I'm not going to leave listening to Janis Joplin so long next time. I'm going to take her with me, I think. She kinda makes it all just a bit better. Though she has also made me dig deep and think deep thoughts today. I feel kind woozy and out of it as a result.

Here's Cry Baby just cause you can never have too much Joplin!



Janis Joplin - proof that women can rock it out as hard as any guy!

Links

Coode Street appreciates Shelby Lynne
deborahb appreciates Lucinda Williams

Willow

Dead brain

Too much Joplin in one go, me thinks. I've been in a bit of a stupor since.

Last night I went out for dinner with some work friends.
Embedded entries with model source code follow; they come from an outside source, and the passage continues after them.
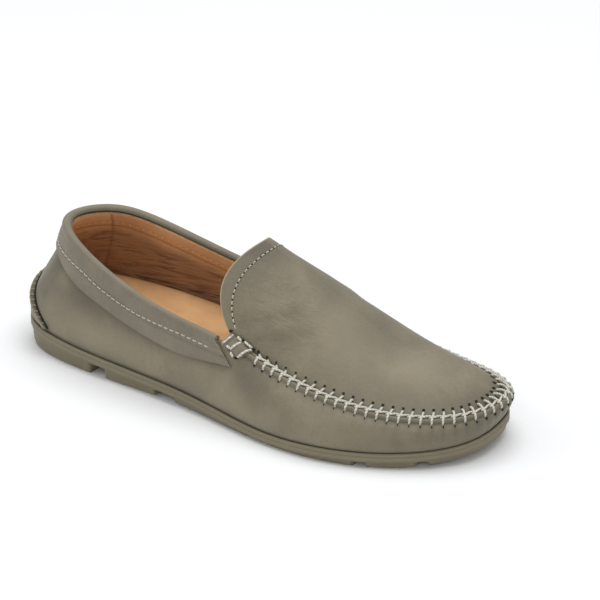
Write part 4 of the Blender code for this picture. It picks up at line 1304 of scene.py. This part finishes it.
class SHOE_OT_stage(bpy.types.Operator):
    """Pale floor, soft studio lights and the camera"""

    bl_idname = "shoe.stage"
    bl_label = "Stage"

    CAMERA = {"azimuth": 32.27, "elevation": 25.82, "distance": 1.762, "lens": 193.14}
    AIM = (140.2, 39.3, 35.0)

    def execute(self, context):
        self.floor()
        self.light("overhead_softbox", (0.05, 0.25, 1.5), (1.4, 1.2), 14.0)
        self.light("left_softbox", (-1.3, -0.7, 0.9), (0.9, 0.9), 3.8)
        self.light("front_softbox", (0.9, -1.6, 0.8), (1.2, 0.8), 3.3)
        world = context.scene.world or bpy.data.worlds.new("studio")
        context.scene.world = world
        world.use_nodes = True
        sky = world.node_tree.nodes["Background"].inputs
        sky["Color"].default_value = (0.95, 0.97, 1.0, 1)
        sky["Strength"].default_value = 0.56
        context.scene.view_settings.view_transform = "Standard"
        self.camera(context)
        return {"FINISHED"}

    def floor(self):
        body = bmesh.new()
        bmesh.ops.create_grid(body, x_segments=2, y_segments=2, size=6.0)
        mesh = bpy.data.meshes.new("floor")
        body.to_mesh(mesh)
        body.free()
        finish = Finish("pale_floor")
        cloud = finish.noise(3.0, 2.0, 0.5)
        colour = finish.mixed(cloud, (0.955, 0.957, 0.96, 1), (0.97, 0.972, 0.975, 1))
        mesh.materials.append(finish.done(colour, 0.7))
        floor = bpy.data.objects.new("floor", mesh)
        bpy.context.scene.collection.objects.link(floor)

    def light(self, name, place, size, power):
        lamp = bpy.data.lights.new(name, "AREA")
        lamp.shape = "RECTANGLE"
        lamp.size, lamp.size_y = size
        lamp.energy = power
        thing = bpy.data.objects.new(name, lamp)
        bpy.context.scene.collection.objects.link(thing)
        thing.location = place
        thing.rotation_euler = (Vector((0, 0, 0.03)) - Vector(place)).to_track_quat("-Z", "Y").to_euler()

    def camera(self, context):
        data = bpy.data.cameras.new("camera")
        data.lens, data.sensor_width = self.CAMERA["lens"], 36.0
        data.clip_start, data.clip_end = 0.05, 30.0
        camera = bpy.data.objects.new("camera", data)
        context.scene.collection.objects.link(camera)
        a, e = radians(self.CAMERA["azimuth"]), radians(self.CAMERA["elevation"])
        back = Vector((sin(a) * cos(e), -cos(a) * cos(e), sin(e)))
        aim = Vector(np.array(self.AIM) * MM + SHIFT)
        camera.location = aim + back * self.CAMERA["distance"]
        camera.rotation_mode = "QUATERNION"
        camera.rotation_quaternion = (-back).to_track_quat("-Z", "Y")
        context.scene.camera = camera


OPERATORS = (SHOE_OT_outsole, SHOE_OT_upper, SHOE_OT_lining, SHOE_OT_apron, SHOE_OT_collar, SHOE_OT_heel,
             SHOE_OT_tabs, SHOE_OT_seam, SHOE_OT_rows, SHOE_OT_stage)


class SHOE_PT_panel(bpy.types.Panel):
    """The shoe's sizes, colours and pieces"""

    bl_label = "Driving moccasin"
    bl_idname = "SHOE_PT_panel"
    bl_space_type = "VIEW_3D"
    bl_region_type = "UI"
    bl_category = "Shoe"

    def draw(self, context):
        for group in (context.scene.shoe_sizes, context.scene.shoe_colours):
            box = self.layout.box()
            for name in group.__annotations__:
                box.prop(group, name)
        for operator in OPERATORS:
            self.layout.operator(operator.bl_idname)


CLASSES = (ShoeSizes, ShoeColours) + OPERATORS + (SHOE_PT_panel,)


def register():
    for kind in CLASSES:
        bpy.utils.register_class(kind)
    bpy.types.Scene.shoe_sizes = PointerProperty(type=ShoeSizes)
    bpy.types.Scene.shoe_colours = PointerProperty(type=ShoeColours)


def unregister():
    del bpy.types.Scene.shoe_sizes
    del bpy.types.Scene.shoe_colours
    for kind in reversed(CLASSES):
        bpy.utils.unregister_class(kind)


def main():
    """Builds every piece and the stage."""
    register()
    for operator in OPERATORS:
        group, name = operator.bl_idname.split(".")
        getattr(getattr(bpy.ops, group), name)()


if __name__ == "__main__":
    main()
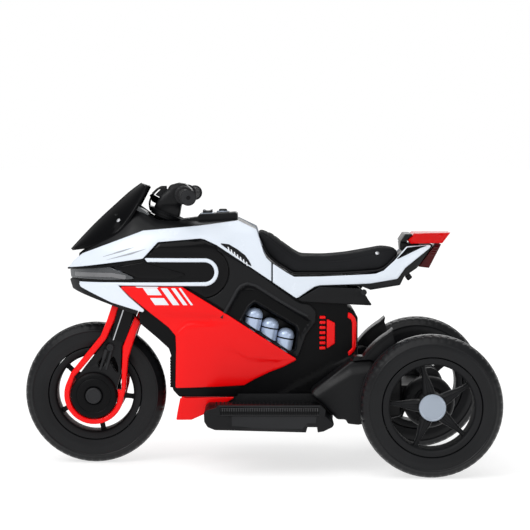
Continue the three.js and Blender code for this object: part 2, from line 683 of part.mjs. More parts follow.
const ROCKER = { x: -111, y: 19, z: 544.5, long: 20, wide: 13, tall: 9, play: 1.3 };
const HORN = { x: -78, r: 9, top: 550.5, foot: 541, play: 0.6 };
const rockerPocket = (y) =>
  box(
    [ROCKER.x - ROCKER.long / 2 - ROCKER.play, ROCKER.x + ROCKER.long / 2 + ROCKER.play],
    [y - ROCKER.wide / 2 - ROCKER.play, y + ROCKER.wide / 2 + ROCKER.play],
    [ROCKER.z - 8, 560],
  );
const hornPocket = rod([HORN.x, 0, HORN.foot - 4], [HORN.x, 0, 560], HORN.r + HORN.play, 20);
node(
  "top_cowl",
  cut(
    join(cowlShell, consoleBlock, screenPost(POST.y), screenPost(-POST.y)),
    riserSeat,
    stemPassage,
    rockerPocket(ROCKER.y),
    rockerPocket(-ROCKER.y),
    hornPocket,
  ),
  black,
);

const rocker = (y) =>
  box(
    [ROCKER.x - ROCKER.long / 2, ROCKER.x + ROCKER.long / 2],
    [y - ROCKER.wide / 2, y + ROCKER.wide / 2],
    [ROCKER.z - ROCKER.tall / 2, ROCKER.z + ROCKER.tall / 2],
  );
node("power_switch", rocker(-ROCKER.y), silver);
node("direction_switch", rocker(ROCKER.y), silver);
node("horn_button", rod([HORN.x, 0, HORN.foot], [HORN.x, 0, HORN.top], HORN.r, 20), red);

// ---- Windscreen ---------------------------------------------------------------------------------

const SCREEN_SHIFT = [2.2, -2.6]; // shift from the outer to the inner face of the screen
const screenRings = SCREEN_RIBS.map(([rx, rz, ex, ez, w]) => {
  const face = [
    [ex, -w, ez], [(rx + ex) / 2 - 3, -w * 0.55, (rz + ez) / 2 + 5], [rx, 0, rz],
    [(rx + ex) / 2 - 3, w * 0.55, (rz + ez) / 2 + 5], [ex, w, ez],
  ];
  const back = face.map(([x, y, z]) => [x + SCREEN_SHIFT[0], y, z + SCREEN_SHIFT[1]]).reverse();
  return [...face, ...back];
});
node("windscreen", loft(screenRings, true), smoke);

// ---- Seat and tail ------------------------------------------------------------------------------

const SEAT_HALF = [[-5, 72], [30, 78], [76, 86], [140, 88], [200, 84], [250, 74], [300, 56]];
const seatHalf = (x) => along(SEAT_HALF, x);
node("seat", between(SEAT, (x) => -seatHalf(x), (x) => seatHalf(x)), leather);

const wingSide = panel(WING, -2, 8);
const wingBack = across([[213, 350], [213, 383], [215, 383], [228, 366], [238, 350]], 2);
node("seat_support", join(wingSide, mirrored(wingSide), wingBack), black);

const tailCore = across(TAIL_CORE, WALL + 0.6);
const NECK_HALF = 38;
const SPOILER_HALF = 54;
const REFLECTOR_HALF = 36;
const spoiler = join(
  plate(SPOILER_NECK, -NECK_HALF, NECK_HALF),
  plate(SPOILER_BLOCK, -SPOILER_HALF, SPOILER_HALF),
);
node("tail_frame", join(tailCore, spoiler), black);
const lampRing = ([x, z], w) => [x, w, z];
const lampHalf = [52, 34, 40, 54, 54];
const lampLeft = TAIL_LIGHT.map((p, i) => lampRing(p, -lampHalf[i]));
const lampRight = TAIL_LIGHT.map((p, i) => lampRing(p, lampHalf[i]));
node("tail_light", loft([lampLeft, lampRight]), redLens);
node("reflector", plate(REFLECTOR, -REFLECTOR_HALF, REFLECTOR_HALF), darkLens);

// ---- Footboards, pedal and rear end -------------------------------------------------------------

const DECK = { in: PAN.half + GAP, out: 215, rim: 9 };
const DECK_RIM = [
  [-108, 130], [-108, 141], [-88, 146], [-84, 151.5], [129, 151], [138, 141], [136, 130],
];
const footboard = cut(
  join(plate(FOOTBOARD, DECK.in, DECK.out), plate(DECK_RIM, DECK.out - DECK.rim, DECK.out)),
  box([-120, -66], [80, 92], [90, 145]),
  plate(FOOTBOARD_HOLLOW, DECK.in + 8, DECK.out - 6),
);
pair("footboard", footboard, black);

const PEDAL = [[38, 145], [43, 149], [38, 153], [-42, 174], [-46, 171], [-42, 168]];
const PEDAL_Y = [124, 176];
node("pedal", plate(PEDAL, ...PEDAL_Y), black);

const CHEEK_Y = [100, 158];
const cheek = plate(POD, ...CHEEK_Y);
const cheekSpace = plate([[150, 172], [196, 222], [230, 227], [290, 206], [290, 128], [215, 112]], 99, 152);
const cheekHollow = cut(cheekSpace, box([212, 300], [90, 160], [128, 180]));
const beam = box([212, 385], [-CHEEK_Y[1], CHEEK_Y[1]], [130, 178]);
const beamHollow = box([222, 330], [-96, 96], [136, 190]);
const rearBore = rod([REAR.x, -170, REAR.r], [REAR.x, 170, REAR.r], AXLE_R + AXLE_PLAY);
const GEARBOX = { y: [113, 160], r: 54, play: 3, motorR: 19, motorIn: 62, rise: 50 };
const recessR = GEARBOX.r + GEARBOX.play;
const boxRecess = (y0, y1) => rod([REAR.x, y0, REAR.r], [REAR.x, y1, REAR.r], recessR, 24);
node(
  "rear_housing",
  cut(
    join(cheek, mirrored(cheek), beam),
    cheekHollow,
    mirrored(cheekHollow),
    beamHollow,
    boxRecess(112, 170),
    boxRecess(-170, -112),
    rearBore,
  ),
  black,
);

const motor = { x: REAR.x + 4, z: REAR.r + GEARBOX.rise };
const gearbox = cut(
  join(
    rod([REAR.x, GEARBOX.y[0], REAR.r], [REAR.x, GEARBOX.y[1], REAR.r], GEARBOX.r, 24),
    rod(
      [motor.x, GEARBOX.motorIn, motor.z],
      [motor.x, GEARBOX.y[0] + 8, motor.z],
      GEARBOX.motorR,
      14,
    ),
  ),
  rearBore,
);
pair("gearbox", gearbox, casing);
const REAR_AXLE_HALF = 234;
node("rear_axle", rod([REAR.x, -REAR_AXLE_HALF, REAR.r], [REAR.x, REAR_AXLE_HALF, REAR.r], AXLE_R), steel);

const GUARD = { in: 163, out: 170, from: 116.5, to: 146, y: [114, 166], footY: [118, 156] };
const guardFlap = [
  ...arc([REAR.x, REAR.r], GUARD.out, GUARD.from, GUARD.to, 7),
  ...arc([REAR.x, REAR.r], GUARD.in, GUARD.to, GUARD.from, 7),
];
const guardFoot = [[197, 236.6], [224, 239.3], [221, 246], [200, 246]];
const mudguard = join(plate(guardFlap, ...GUARD.y), plate(guardFoot, ...GUARD.footY));
pair("mudguard", mudguard, black);

// ---- Electric parts under the seat --------------------------------------------------------------

const CORE_FLOOR = 164 + GAP;
node("battery", box([80, 180], [-35, 35], [CORE_FLOOR, 270]), casing);
node("control_box", box([-60, 20], [-30, 30], [CORE_FLOOR, 200]), casing);

export default object;
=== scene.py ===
import math

import bmesh
import bpy
import numpy as np
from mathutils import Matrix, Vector, geometry


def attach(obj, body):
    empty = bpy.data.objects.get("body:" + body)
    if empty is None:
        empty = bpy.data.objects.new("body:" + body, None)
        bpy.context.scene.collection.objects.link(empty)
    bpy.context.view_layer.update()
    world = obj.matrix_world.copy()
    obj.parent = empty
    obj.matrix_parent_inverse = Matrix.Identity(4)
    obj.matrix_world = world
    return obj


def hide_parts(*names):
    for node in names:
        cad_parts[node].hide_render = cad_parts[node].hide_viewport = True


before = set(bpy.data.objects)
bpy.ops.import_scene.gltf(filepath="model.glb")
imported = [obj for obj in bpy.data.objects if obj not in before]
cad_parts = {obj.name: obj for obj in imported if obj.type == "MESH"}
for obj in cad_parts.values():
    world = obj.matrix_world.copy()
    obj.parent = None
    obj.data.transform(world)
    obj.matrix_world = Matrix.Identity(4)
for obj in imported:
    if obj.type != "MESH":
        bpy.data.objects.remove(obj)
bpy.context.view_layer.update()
MM = 0.001
SIDES = (("right", 1), ("left", -1))

# ---- The bodywork's skin, in millimetres -------------------------------------------------------

FRONT_X, FRONT_R = -354.25, 152.5
REAR_X, REAR_R, REAR_TRACK = 357.75, 149.0, 205.0
RAKE = math.radians(22.2)


class Table:
    """A smooth curve through a few points that never overshoots them."""

    def __init__(self, points):
        self.x, self.y = np.array(points, float).T
        step = np.diff(self.y) / np.diff(self.x)
        a, b = step[:-1], step[1:]
        inner = np.where(a * b > 0, 2 * a * b / (a + b + 1e-12), 0)
        self.slope = np.concatenate([step[:1], inner, step[-1:]])

    def __call__(self, x):
        x = np.clip(np.asarray(x, float), self.x[0], self.x[-1])
        i = np.clip(np.searchsorted(self.x, x) - 1, 0, len(self.x) - 2)
        width = self.x[i + 1] - self.x[i]
        t = (x - self.x[i]) / width
        a, b = self.y[i], self.y[i + 1]
        return (
            a * (1 + 2 * t) * (1 - t) ** 2
            + self.slope[i] * width * t * (1 - t) ** 2
            + b * t * t * (3 - 2 * t)
            + self.slope[i + 1] * width * t * t * (t - 1)
        )


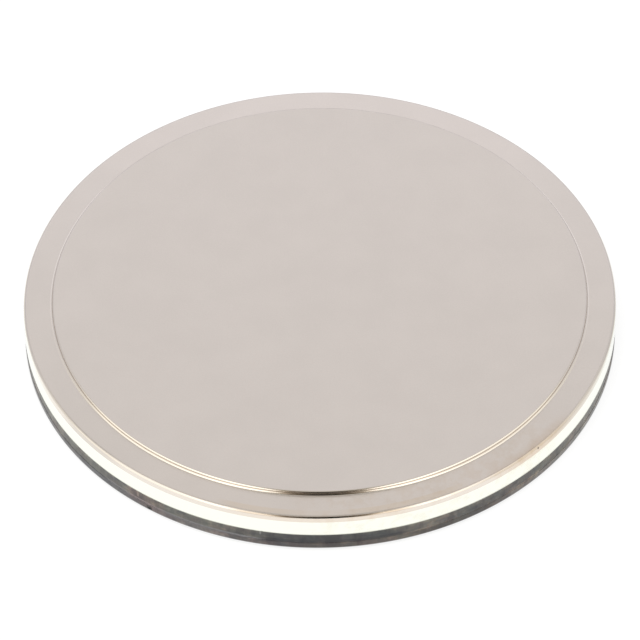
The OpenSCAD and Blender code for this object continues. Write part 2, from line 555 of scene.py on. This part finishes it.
# Faint smear of compound on the rim's lower edge: inner and outer reach, and strength
SMEAR_AZIMUTH = math.radians(-11.55)
SMEAR_REACH = (0.03, 0.16)
SMEAR_STRENGTH = 0.3

# Pit in the land, in millimetres: how far in from the body and down from the rim's corner, its inner
# and outer reach, its strength, and its depth in grains
PIT_AZIMUTH = math.radians(45.55)
PIT_IN = 0.08
PIT_DOWN = 0.22
PIT_REACH = (0.06, 0.17)
PIT_STRENGTH = 0.75
PIT_DEPTH = 20.0


def satin_plate(finish):
    """Even satin nickel with a fine grain and faint clouds. Returns the grain."""
    grain = finish.noise(**GRAIN)
    clouds = finish.noise(**CLOUDS)
    total = finish.math("ADD", finish.times(clouds, CLOUD_SHARE), finish.times(grain, GRAIN_SHARE))
    dark = tuple(c * (1 - SATIN_CHANGE) for c in SATIN)
    light = tuple(c * (1 + SATIN_CHANGE) for c in SATIN)
    finish.colour = finish.mix(finish.ramp(total, *SATIN_SUMS), dark, light)
    return grain


def cap_step(finish):
    """The contact face's burnished edge with painted shade at its foot in front, and the flange's tone.

    Returns the edge's share.
    """
    step = CONTACT_R / MM
    # Painted shade: the burnished edge moves out and fades at the sides
    shift = finish.ramp(finish.aside, *POLISH_MOVES, 0.0, POLISH_SHIFT)
    polish = finish.extent(finish.math("SUBTRACT", finish.radius, shift), step, POLISH_RADII)
    burnished = finish.times(polish, finish.ramp(finish.aside, *POLISH_FADES, 1.0, POLISH_ASIDE))
    finish.cover(burnished, BURNISHED)
    # Painted shade at the step's foot, in front only
    foot_shade = finish.extent(finish.radius, step, STEP_FOOT_SHADE_RADII)
    finish.tint(finish.where(STEP_FOOT_SHADE_MARK, foot_shade), STEP_FOOT_SHADE)
    flange = finish.extent(finish.radius, step, FLANGE_RADII)
    sides = finish.where(FLANGE_SIDES)
    finish.tint(finish.times(flange, finish.opposite(sides)), FLANGE_TONE)
    return burnished


def cap_round(finish):
    """The burnished round on the rim's upper edge, with painted shade near the front and towards the
    back, and a tarnished stretch. Returns its share.
    """
    on_round = finish.extent(finish.height, RIM_Z / MM, ROUND_HEIGHTS)
    finish.cover(on_round, BURNISHED)
    # Painted shade on the round near the front and towards the back, and tarnish on the right
    finish.tones(ROUND_SHADE_AND_TARNISH, on_round)
    return on_round


def cap_walls(finish):
    """The rim painted near white as a painted reflection of the bright floor, and the tapered land
    above it, which is duller towards the front.
    """
    land = finish.mix(finish.where(LAND_SIDES), LAND, LAND_ASIDE)
    # Painted reflection: near white on the rim, and on the land away from the front
    walls = finish.mix(finish.where(DULL_FRONT), BRIGHT_PAINTED_REFLECTION, land)
    finish.cover(finish.extent(finish.height, RIM_Z / MM, WALL_HEIGHTS), walls)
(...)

I hadn't really felt like going all day. Last week was emotionally draining and I really just wanted to go home to bed. But I managed to get a couple of hours of quiet me-time in between work and meeting up with them and that did the trick. And I'm really glad because I do so love that crew - A, my last boss and her husband, and G and his wife. I work with A and G though not for that much longer. I am so lucky to have found so many people that I can be just myself with. A and G and my old boss are people like that and the 6 of us had a hilarious evening and dinner ended up being 5 hours! We didn't even end up at the restaurant that we wanted - The Imp, where you can't book. We ended up at the Silver Spoons instead cause The Imp was full and it was really lovely.

I got in after midnight and tried to get my FAM post up but Benji is pretty insistent about bedtime. He tends to go under the bed to snooze when it's late but he grumbles and whines and cries and makes it generally unenjoyable. Eventually, last night, he got back up on the bed, sat up looking at me and barking. Had to tidy up and turn lights out and go to bed to settle him down. Finally, *someone* knows how to send me to sleep earlier than I'd like!

Today some semblance of order was returned to my house, I mostly spent the day at home, with all sorts of people wandering in and out. I *may* have taken a trip to JB HiFi. Whatever :P

Tonight has been mellow, watching Season 3 of The L Word. Tomorrow I plan to catch up on work.